Take the material below and write it all out again exactly.
= = =
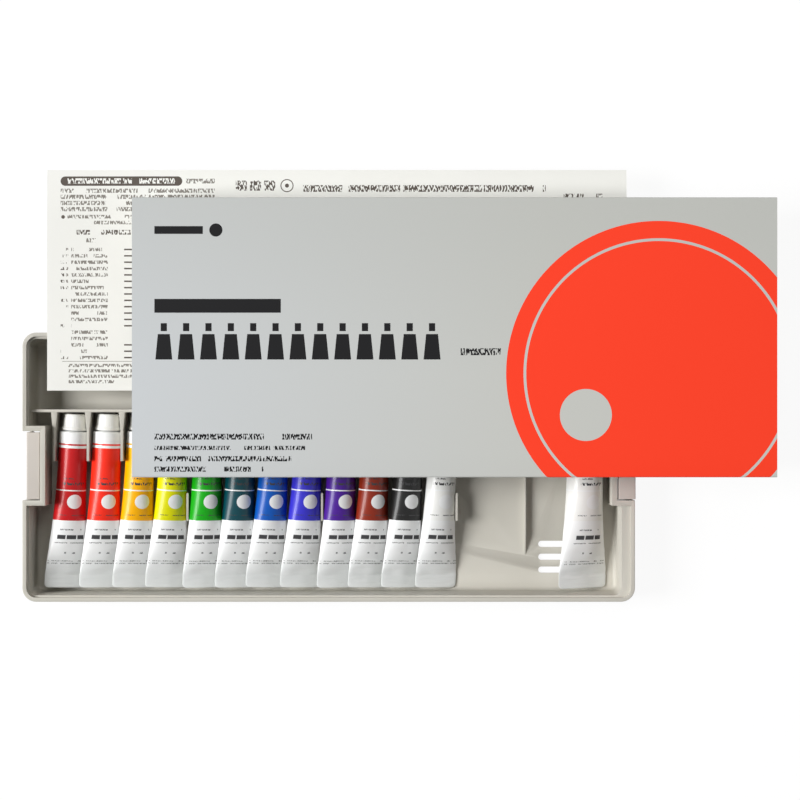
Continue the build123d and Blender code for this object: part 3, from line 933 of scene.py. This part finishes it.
def leaflet_piece(material):
    """Folded leaflet: a thin slab, flat where the sleeve holds it. Past the sleeve's left and
    rear edges its height is a slow wave, and behind it droops as well, both growing with the
    square of the distance."""
    low, high = (np.array(c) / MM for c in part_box("leaflet"))
    held_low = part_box("sleeve")[0] / MM
    held_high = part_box("sleeve")[1] / MM
    nx, ny = 120, 60
    x, y = np.meshgrid(
        np.linspace(low[0], high[0], nx), np.linspace(low[1], high[1], ny), indexing="ij"
    )
    free_left = np.clip((held_low[0] - x) / FREE_LEFT, 0, 1)
    free_rear = np.clip((y - held_high[1]) / FREE_REAR, 0, 1)
    free = np.clip(free_left + free_rear, 0, 1) ** 2
    # heights in millimetres, waves in radians to the millimetre
    lift = free * (0.35 * np.sin(y * 0.045 + 1.0) + 0.25 * np.sin(x * 0.031))
    droop = -REAR_DROOP * np.clip((y - DROOP_FROM) / DROOP_RUN, 0, 1) ** 2 * free
    middle = (low[2] + high[2]) / 2 + lift + droop
    top = np.stack([x, y, middle + LEAFLET_HALF], -1)
    bottom = np.stack([x, y, middle - LEAFLET_HALF], -1)
    points = np.concatenate([top.reshape(-1, 3), bottom.reshape(-1, 3)])
    i, j = np.meshgrid(np.arange(nx - 1), np.arange(ny - 1), indexing="ij")
    cell = np.stack([i * ny + j, (i + 1) * ny + j, (i + 1) * ny + j + 1, i * ny + j + 1], -1)
    cell = cell.reshape(-1, 4)
    edge = np.concatenate(
        [np.arange(nx) * ny, (nx - 1) * ny + np.arange(1, ny),
         (np.arange(nx - 1)[::-1]) * ny + ny - 1, np.arange(1, ny - 1)[::-1]]
    )
    ahead = np.roll(edge, -1)
    wall = np.stack([edge, edge + nx * ny, ahead + nx * ny, ahead], -1)
    faces = np.concatenate([cell, cell[:, ::-1] + nx * ny, wall])
    piece = mesh_piece("leaflet_sheet", "leaflet", points * MM, faces.tolist(), material)
    uv = (points - low)[:, :2]
    uv[nx * ny :] -= BLANK_SIDE
    paint_uv(piece.data, "sheet", uv[faces.ravel()])
    sharpen(piece, 40)
    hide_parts("leaflet")
    return piece


# ------------------------------------------------------------ light and camera


def soft_light(name, place, aim, width, height, watts, code):
    """Rectangular area light at a place, turned to face a point (millimetres)."""
    data = bpy.data.lights.new(name, "AREA")
    data.shape = "RECTANGLE"
    data.size = width * MM
    data.size_y = height * MM
    data.energy = watts
    data.color = linear(code)[:3]
    lamp = bpy.data.objects.new(name, data)
    lamp.location = Vector(place) * MM
    lamp.rotation_euler = (Vector(aim) - Vector(place)).to_track_quat("-Z", "Y").to_euler()
    bpy.context.scene.collection.objects.link(lamp)


def seen_rays(tree):
    """Mask of the rays that show the pale surround: camera, glossy and transmission rays."""
    path = add(tree, "ShaderNodeLightPath")
    kinds = ("Is Camera Ray", "Is Glossy Ray", "Is Transmission Ray")
    return joined(tree, "MAXIMUM", *(path.outputs[kind] for kind in kinds))


def studio():
    """Plain soft light, mostly from a tall panel at the left, and an even pale surround."""
    for name, settings in LAMPS.items():
        soft_light(name, *settings)
    world = bpy.data.worlds.new("surround")
    bpy.context.scene.world = world
    world.use_nodes = True
    tree = world.node_tree
    tree.nodes.clear()
    white = linear("FFFFFF")
    sky = add(tree, "ShaderNodeBackground", {"Color": white, "Strength": SKY_LIGHT})
    seen = add(tree, "ShaderNodeBackground", {"Color": white, "Strength": 1.0})
    mixed = add(
        tree, "ShaderNodeMixShader", {0: seen_rays(tree), 1: sky.outputs[0], 2: seen.outputs[0]}
    )
    add(tree, "ShaderNodeOutputWorld", {"Surface": mixed.outputs[0]})


def floor():
    """White floor just under the set: matt white, lifted for the rays that show it so that it
    reads as white paper while the set's soft shadow stays."""
    half, level = 3.0, -0.2 * MM
    mesh = bpy.data.meshes.new("floor")
    corners = [(-half, -half), (half, -half), (half, half), (-half, half)]
    mesh.from_pydata([(x, y, level) for x, y in corners], [], [(0, 1, 2, 3)])
    material = bpy.data.materials.new("white_floor")
    material.use_nodes = True
    tree = material.node_tree
    tree.nodes.clear()
    matt = add(tree, "ShaderNodeBsdfDiffuse", {"Color": linear("EFEFEF")})
    lifted = add(
        tree, "ShaderNodeEmission", {"Color": linear("FFFFFF"), "Strength": FLOOR_WHITE}
    )
    both = add(
        tree, "ShaderNodeMixShader", {0: FLOOR_LIFT, 1: matt.outputs[0], 2: lifted.outputs[0]}
    )
    chosen = add(
        tree, "ShaderNodeMixShader", {0: seen_rays(tree), 1: matt.outputs[0], 2: both.outputs[0]}
    )
    add(tree, "ShaderNodeOutputMaterial", {"Surface": chosen.outputs[0]})
    mesh.materials.append(material)
    piece = bpy.data.objects.new("floor", mesh)
    bpy.context.scene.collection.objects.link(piece)


def camera():
    """Camera straight above the set, its top to the tray's rear."""
    data = bpy.data.cameras.new("camera")
    data.lens = CAMERA_LENS
    data.sensor_width = 36.0
    eye = bpy.data.objects.new("camera", data)
    eye.location = (CAMERA_X * MM, CAMERA_Y * MM, CAMERA_HEIGHT * MM)
    bpy.context.scene.collection.objects.link(eye)
    bpy.context.scene.camera = eye
    bpy.context.scene.view_settings.view_transform = "Standard"


# ------------------------------------------------------------------- assembly

studio()
floor()
camera()

case_plastic = moulded_styrene("moulded_styrene_case", "C3C0B7", "BEBBB1")
latch_plastic = moulded_styrene("moulded_styrene_latch", "CDC6BF", "C8C1B9")
softened("tray", "tray", case_plastic)
softened("lid", "lid", case_plastic)
for side in ("left", "right"):
    latch_piece(side, latch_plastic)
    grip_ribs(side, latch_plastic)

cap_plastic = satin_polypropylene()
for order, (number, ink) in enumerate(TUBE_COLOURS.items()):
    big = number == "13"
    radius, roll = (BIG_RADIUS, BIG_ROLL) if big else (SMALL_RADIUS, SMALL_ROLL)
    foil = enamelled_foil(f"enamelled_foil_{number}", radius, ink)
    tube_piece(number, radius, roll, foil, 11 + order)
    paint = gouache_paint(f"gouache_{number}", ink)
    paint_piece(number, radius, roll, paint)
    cap_sizes = BIG_CAP if big else SMALL_CAP
    cap_piece(number, *cap_sizes, roll, cap_plastic)

leaflet_piece(leaflet_paper())
sleeve_piece(printed_card(), white_board())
= = =
SOLUTION:
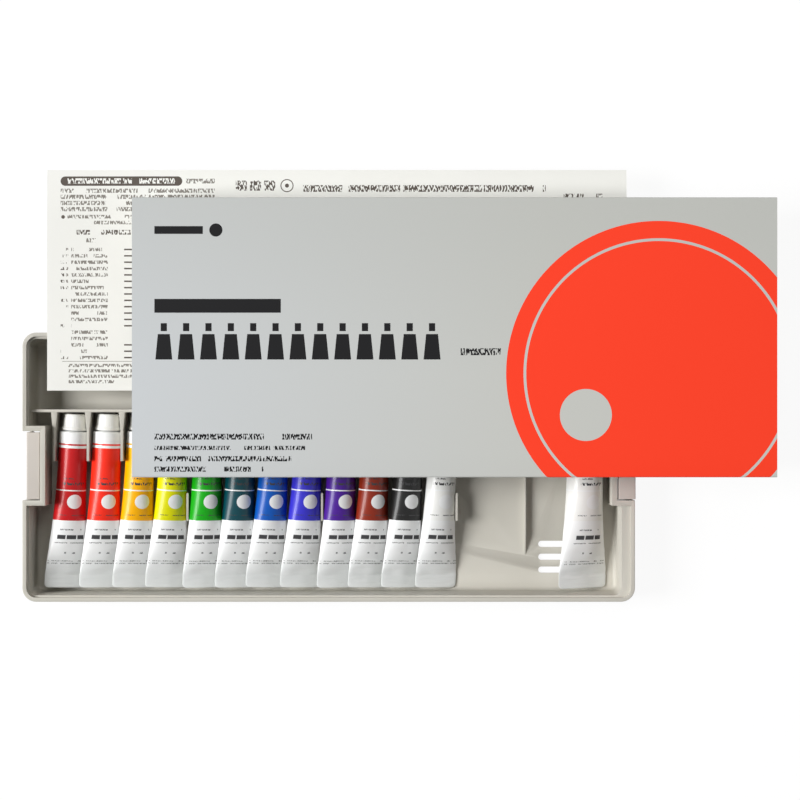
Continue the build123d and Blender code for this object: part 3, from line 933 of scene.py. This part finishes it.
def leaflet_piece(material):
    """Folded leaflet: a thin slab, flat where the sleeve holds it. Past the sleeve's left and
    rear edges its height is a slow wave, and behind it droops as well, both growing with the
    square of the distance."""
    low, high = (np.array(c) / MM for c in part_box("leaflet"))
    held_low = part_box("sleeve")[0] / MM
    held_high = part_box("sleeve")[1] / MM
    nx, ny = 120, 60
    x, y = np.meshgrid(
        np.linspace(low[0], high[0], nx), np.linspace(low[1], high[1], ny), indexing="ij"
    )
    free_left = np.clip((held_low[0] - x) / FREE_LEFT, 0, 1)
    free_rear = np.clip((y - held_high[1]) / FREE_REAR, 0, 1)
    free = np.clip(free_left + free_rear, 0, 1) ** 2
    # heights in millimetres, waves in radians to the millimetre
    lift = free * (0.35 * np.sin(y * 0.045 + 1.0) + 0.25 * np.sin(x * 0.031))
    droop = -REAR_DROOP * np.clip((y - DROOP_FROM) / DROOP_RUN, 0, 1) ** 2 * free
    middle = (low[2] + high[2]) / 2 + lift + droop
    top = np.stack([x, y, middle + LEAFLET_HALF], -1)
    bottom = np.stack([x, y, middle - LEAFLET_HALF], -1)
    points = np.concatenate([top.reshape(-1, 3), bottom.reshape(-1, 3)])
    i, j = np.meshgrid(np.arange(nx - 1), np.arange(ny - 1), indexing="ij")
    cell = np.stack([i * ny + j, (i + 1) * ny + j, (i + 1) * ny + j + 1, i * ny + j + 1], -1)
    cell = cell.reshape(-1, 4)
    edge = np.concatenate(
        [np.arange(nx) * ny, (nx - 1) * ny + np.arange(1, ny),
         (np.arange(nx - 1)[::-1]) * ny + ny - 1, np.arange(1, ny - 1)[::-1]]
    )
    ahead = np.roll(edge, -1)
    wall = np.stack([edge, edge + nx * ny, ahead + nx * ny, ahead], -1)
    faces = np.concatenate([cell, cell[:, ::-1] + nx * ny, wall])
    piece = mesh_piece("leaflet_sheet", "leaflet", points * MM, faces.tolist(), material)
    uv = (points - low)[:, :2]
    uv[nx * ny :] -= BLANK_SIDE
    paint_uv(piece.data, "sheet", uv[faces.ravel()])
    sharpen(piece, 40)
    hide_parts("leaflet")
    return piece


# ------------------------------------------------------------ light and camera


def soft_light(name, place, aim, width, height, watts, code):
    """Rectangular area light at a place, turned to face a point (millimetres)."""
    data = bpy.data.lights.new(name, "AREA")
    data.shape = "RECTANGLE"
    data.size = width * MM
    data.size_y = height * MM
    data.energy = watts
    data.color = linear(code)[:3]
    lamp = bpy.data.objects.new(name, data)
    lamp.location = Vector(place) * MM
    lamp.rotation_euler = (Vector(aim) - Vector(place)).to_track_quat("-Z", "Y").to_euler()
    bpy.context.scene.collection.objects.link(lamp)


def seen_rays(tree):
    """Mask of the rays that show the pale surround: camera, glossy and transmission rays."""
    path = add(tree, "ShaderNodeLightPath")
    kinds = ("Is Camera Ray", "Is Glossy Ray", "Is Transmission Ray")
    return joined(tree, "MAXIMUM", *(path.outputs[kind] for kind in kinds))


def studio():
    """Plain soft light, mostly from a tall panel at the left, and an even pale surround."""
    for name, settings in LAMPS.items():
        soft_light(name, *settings)
    world = bpy.data.worlds.new("surround")
    bpy.context.scene.world = world
    world.use_nodes = True
    tree = world.node_tree
    tree.nodes.clear()
    white = linear("FFFFFF")
    sky = add(tree, "ShaderNodeBackground", {"Color": white, "Strength": SKY_LIGHT})
    seen = add(tree, "ShaderNodeBackground", {"Color": white, "Strength": 1.0})
    mixed = add(
        tree, "ShaderNodeMixShader", {0: seen_rays(tree), 1: sky.outputs[0], 2: seen.outputs[0]}
    )
    add(tree, "ShaderNodeOutputWorld", {"Surface": mixed.outputs[0]})


def floor():
    """White floor just under the set: matt white, lifted for the rays that show it so that it
    reads as white paper while the set's soft shadow stays."""
    half, level = 3.0, -0.2 * MM
    mesh = bpy.data.meshes.new("floor")
    corners = [(-half, -half), (half, -half), (half, half), (-half, half)]
    mesh.from_pydata([(x, y, level) for x, y in corners], [], [(0, 1, 2, 3)])
    material = bpy.data.materials.new("white_floor")
    material.use_nodes = True
    tree = material.node_tree
    tree.nodes.clear()
    matt = add(tree, "ShaderNodeBsdfDiffuse", {"Color": linear("EFEFEF")})
    lifted = add(
        tree, "ShaderNodeEmission", {"Color": linear("FFFFFF"), "Strength": FLOOR_WHITE}
    )
    both = add(
        tree, "ShaderNodeMixShader", {0: FLOOR_LIFT, 1: matt.outputs[0], 2: lifted.outputs[0]}
    )
    chosen = add(
        tree, "ShaderNodeMixShader", {0: seen_rays(tree), 1: matt.outputs[0], 2: both.outputs[0]}
    )
    add(tree, "ShaderNodeOutputMaterial", {"Surface": chosen.outputs[0]})
    mesh.materials.append(material)
    piece = bpy.data.objects.new("floor", mesh)
    bpy.context.scene.collection.objects.link(piece)


def camera():
    """Camera straight above the set, its top to the tray's rear."""
    data = bpy.data.cameras.new("camera")
    data.lens = CAMERA_LENS
    data.sensor_width = 36.0
    eye = bpy.data.objects.new("camera", data)
    eye.location = (CAMERA_X * MM, CAMERA_Y * MM, CAMERA_HEIGHT * MM)
    bpy.context.scene.collection.objects.link(eye)
    bpy.context.scene.camera = eye
    bpy.context.scene.view_settings.view_transform = "Standard"


# ------------------------------------------------------------------- assembly

studio()
floor()
camera()

case_plastic = moulded_styrene("moulded_styrene_case", "C3C0B7", "BEBBB1")
latch_plastic = moulded_styrene("moulded_styrene_latch", "CDC6BF", "C8C1B9")
softened("tray", "tray", case_plastic)
softened("lid", "lid", case_plastic)
for side in ("left", "right"):
    latch_piece(side, latch_plastic)
    grip_ribs(side, latch_plastic)

cap_plastic = satin_polypropylene()
for order, (number, ink) in enumerate(TUBE_COLOURS.items()):
    big = number == "13"
    radius, roll = (BIG_RADIUS, BIG_ROLL) if big else (SMALL_RADIUS, SMALL_ROLL)
    foil = enamelled_foil(f"enamelled_foil_{number}", radius, ink)
    tube_piece(number, radius, roll, foil, 11 + order)
    paint = gouache_paint(f"gouache_{number}", ink)
    paint_piece(number, radius, roll, paint)
    cap_sizes = BIG_CAP if big else SMALL_CAP
    cap_piece(number, *cap_sizes, roll, cap_plastic)

leaflet_piece(leaflet_paper())
sleeve_piece(printed_card(), white_board())